[Records with modeling code]

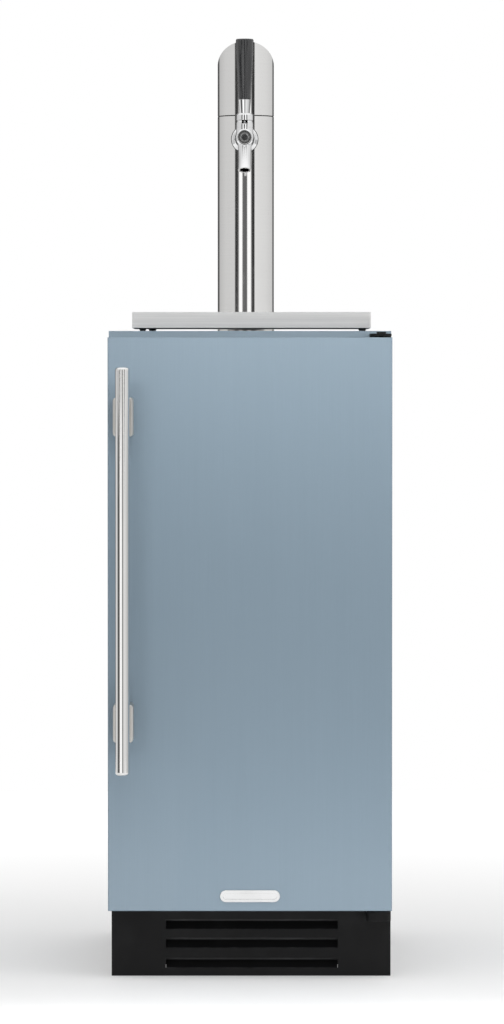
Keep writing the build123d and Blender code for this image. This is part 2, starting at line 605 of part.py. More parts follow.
# Keg coupler resting in its wall bracket.
COUPLER = (95.0, 150.0)
SHELF_Z = 516.0
with BuildPart() as coupler:
    upright(*COUPLER, (SHELF_Z + 4, SHELF_Z + 16), 30)
    upright(*COUPLER, (SHELF_Z - 14, SHELF_Z + 60), 18)
    upright(*COUPLER, (SHELF_Z + 60, SHELF_Z + 84), 9)
    with BuildSketch(Plane.XY.offset(SHELF_Z + 62)):
        with Locations(COUPLER):
            RegularPolygon(14, 6)
    extrude(amount=14)
    across((COUPLER[0] - 36, COUPLER[0]), COUPLER[1], SHELF_Z + 34, 5)
    across((COUPLER[0] - 26, COUPLER[0] + 26), COUPLER[1], SHELF_Z + 48, 4)
save(coupler, "keg_coupler")
with BuildPart() as coupler_lever:
    for side in (-1, 1):
        x = COUPLER[0] + side * 22.5
        block((x - 1.5, x + 1.5), (COUPLER[1] - 78, COUPLER[1] + 8),
              (SHELF_Z + 42, SHELF_Z + 54))
    block((COUPLER[0] - 24, COUPLER[0] + 24), (COUPLER[1] - 84, COUPLER[1] - 70),
          (SHELF_Z + 42, SHELF_Z + 54))
    fillet(coupler_lever.edges().filter_by(Axis.X).group_by(Axis.Y)[0], 4)
    across((COUPLER[0] - 30, COUPLER[0] + 30), COUPLER[1], SHELF_Z + 48, 4 + RUN,
           mode=Mode.SUBTRACT)
save(coupler_lever, "coupler_lever")

with BuildPart() as brackets:
    block((COUPLER[0] - 34, BAY_HALF - 0.2), (COUPLER[1] - 34, COUPLER[1] + 34),
          (SHELF_Z, SHELF_Z + 3.9))
    upright(*COUPLER, (SHELF_Z - 1, SHELF_Z + 5), 18.6, mode=Mode.SUBTRACT)
    block((BAY_HALF - 2.2, BAY_HALF - 0.2), (COUPLER[1] - 34, COUPLER[1] + 34),
          (SHELF_Z - 40, SHELF_Z + 3.9))
    upright(*GAS, (560, 590), GAS_R + 2.6)
    upright(*GAS, (559, 591), GAS_R + 0.4, mode=Mode.SUBTRACT)
    block((-BAY_HALF + 0.2, GAS[0] - GAS_R - 1.5), (GAS[1] - 16, GAS[1] + 16), (560, 590))
save(brackets, "wall_brackets")

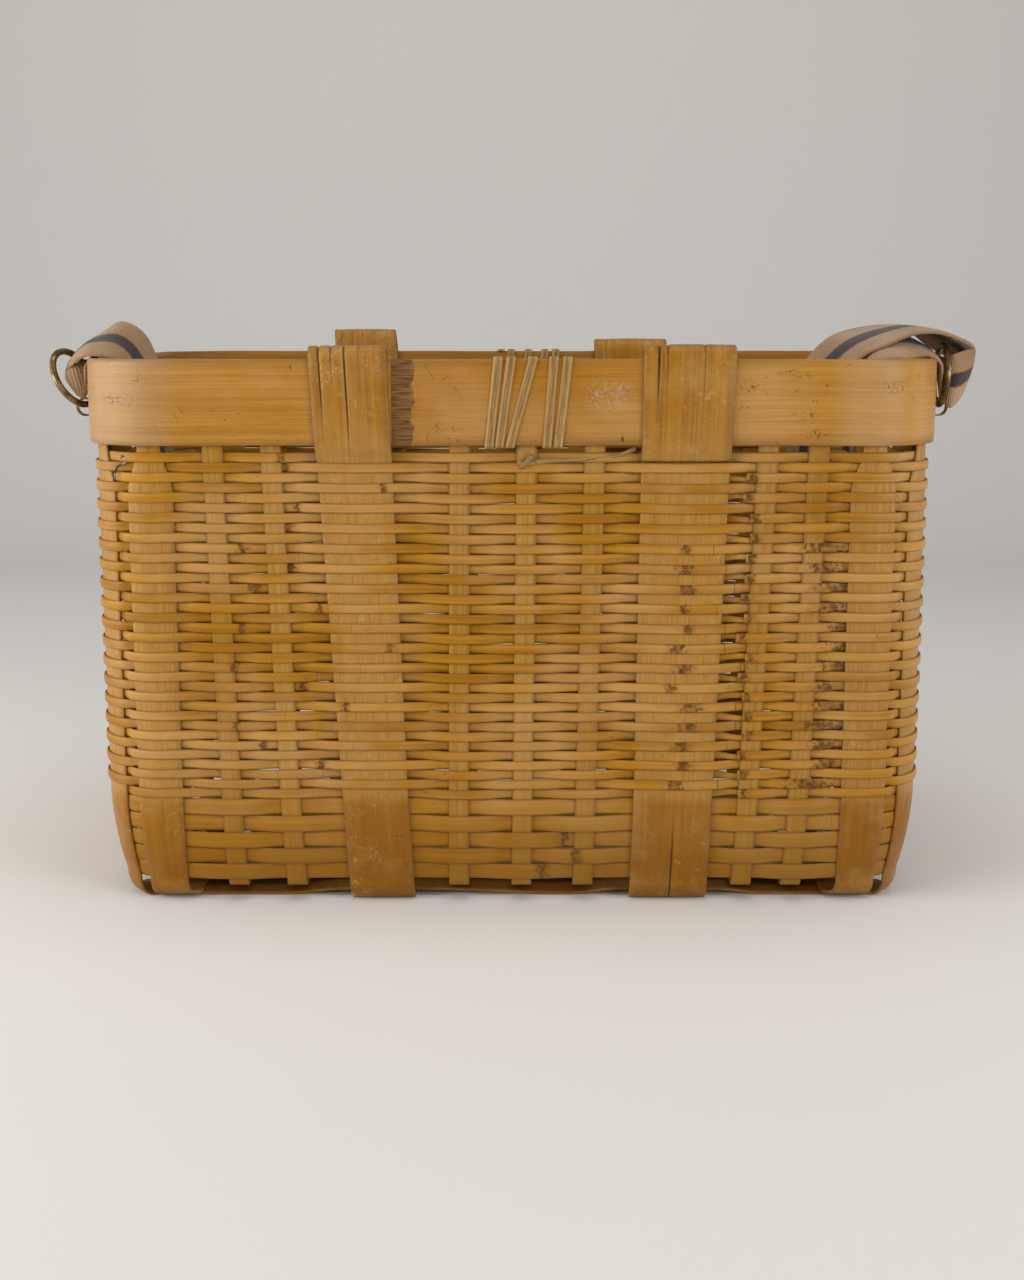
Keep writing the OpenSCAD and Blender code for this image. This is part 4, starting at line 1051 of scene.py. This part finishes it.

§ **WHAT TO DO**
Write out every entry verbatim.

§ **REPLY TO THE EXERCISE**
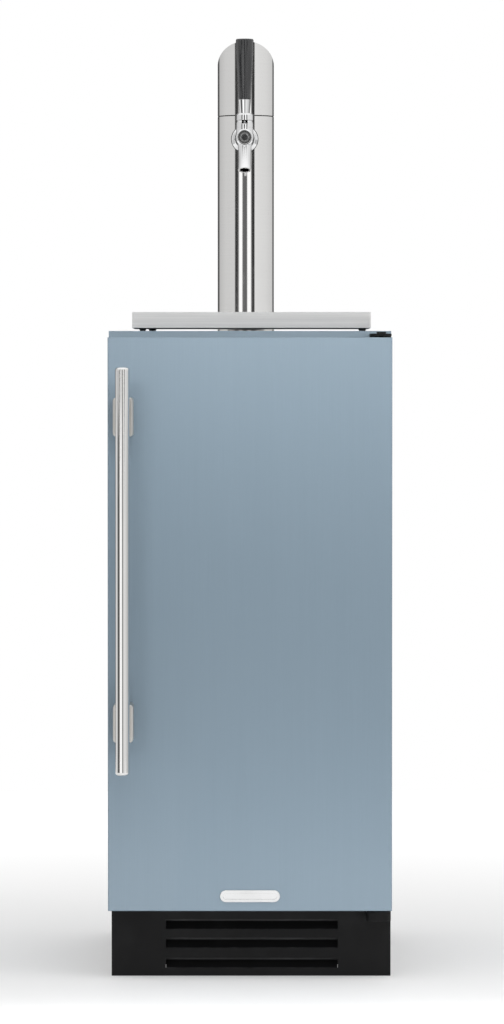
Keep writing the build123d and Blender code for this image. This is part 2, starting at line 605 of part.py. More parts follow.
# Keg coupler resting in its wall bracket.
COUPLER = (95.0, 150.0)
SHELF_Z = 516.0
with BuildPart() as coupler:
    upright(*COUPLER, (SHELF_Z + 4, SHELF_Z + 16), 30)
    upright(*COUPLER, (SHELF_Z - 14, SHELF_Z + 60), 18)
    upright(*COUPLER, (SHELF_Z + 60, SHELF_Z + 84), 9)
    with BuildSketch(Plane.XY.offset(SHELF_Z + 62)):
        with Locations(COUPLER):
            RegularPolygon(14, 6)
    extrude(amount=14)
    across((COUPLER[0] - 36, COUPLER[0]), COUPLER[1], SHELF_Z + 34, 5)
    across((COUPLER[0] - 26, COUPLER[0] + 26), COUPLER[1], SHELF_Z + 48, 4)
save(coupler, "keg_coupler")
with BuildPart() as coupler_lever:
    for side in (-1, 1):
        x = COUPLER[0] + side * 22.5
        block((x - 1.5, x + 1.5), (COUPLER[1] - 78, COUPLER[1] + 8),
              (SHELF_Z + 42, SHELF_Z + 54))
    block((COUPLER[0] - 24, COUPLER[0] + 24), (COUPLER[1] - 84, COUPLER[1] - 70),
          (SHELF_Z + 42, SHELF_Z + 54))
    fillet(coupler_lever.edges().filter_by(Axis.X).group_by(Axis.Y)[0], 4)
    across((COUPLER[0] - 30, COUPLER[0] + 30), COUPLER[1], SHELF_Z + 48, 4 + RUN,
           mode=Mode.SUBTRACT)
save(coupler_lever, "coupler_lever")

with BuildPart() as brackets:
    block((COUPLER[0] - 34, BAY_HALF - 0.2), (COUPLER[1] - 34, COUPLER[1] + 34),
          (SHELF_Z, SHELF_Z + 3.9))
    upright(*COUPLER, (SHELF_Z - 1, SHELF_Z + 5), 18.6, mode=Mode.SUBTRACT)
    block((BAY_HALF - 2.2, BAY_HALF - 0.2), (COUPLER[1] - 34, COUPLER[1] + 34),
          (SHELF_Z - 40, SHELF_Z + 3.9))
    upright(*GAS, (560, 590), GAS_R + 2.6)
    upright(*GAS, (559, 591), GAS_R + 0.4, mode=Mode.SUBTRACT)
    block((-BAY_HALF + 0.2, GAS[0] - GAS_R - 1.5), (GAS[1] - 16, GAS[1] + 16), (560, 590))
save(brackets, "wall_brackets")

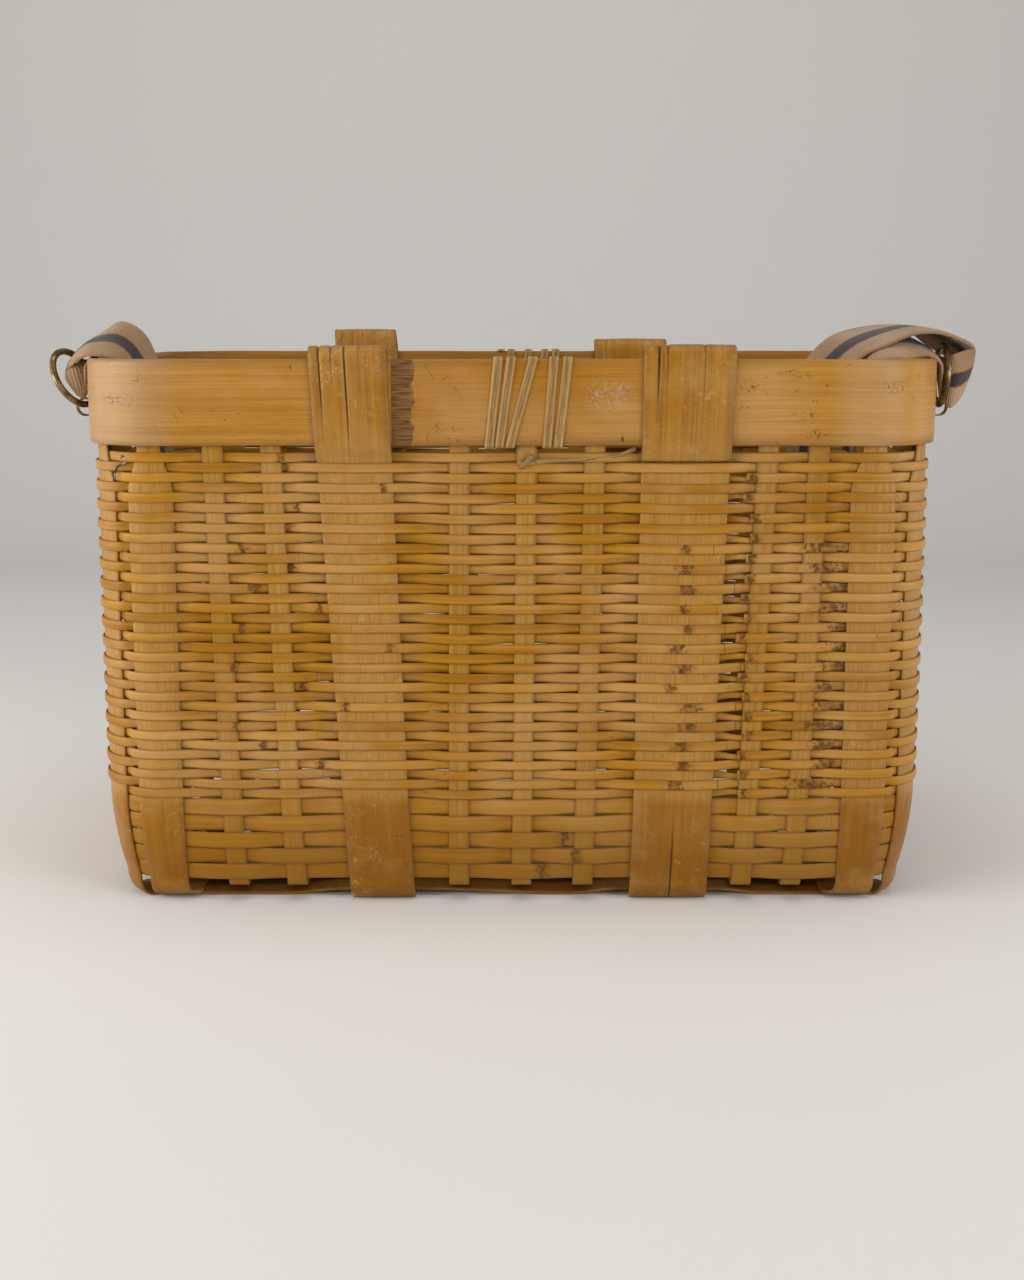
Keep writing the OpenSCAD and Blender code for this image. This is part 4, starting at line 1051 of scene.py. This part finishes it.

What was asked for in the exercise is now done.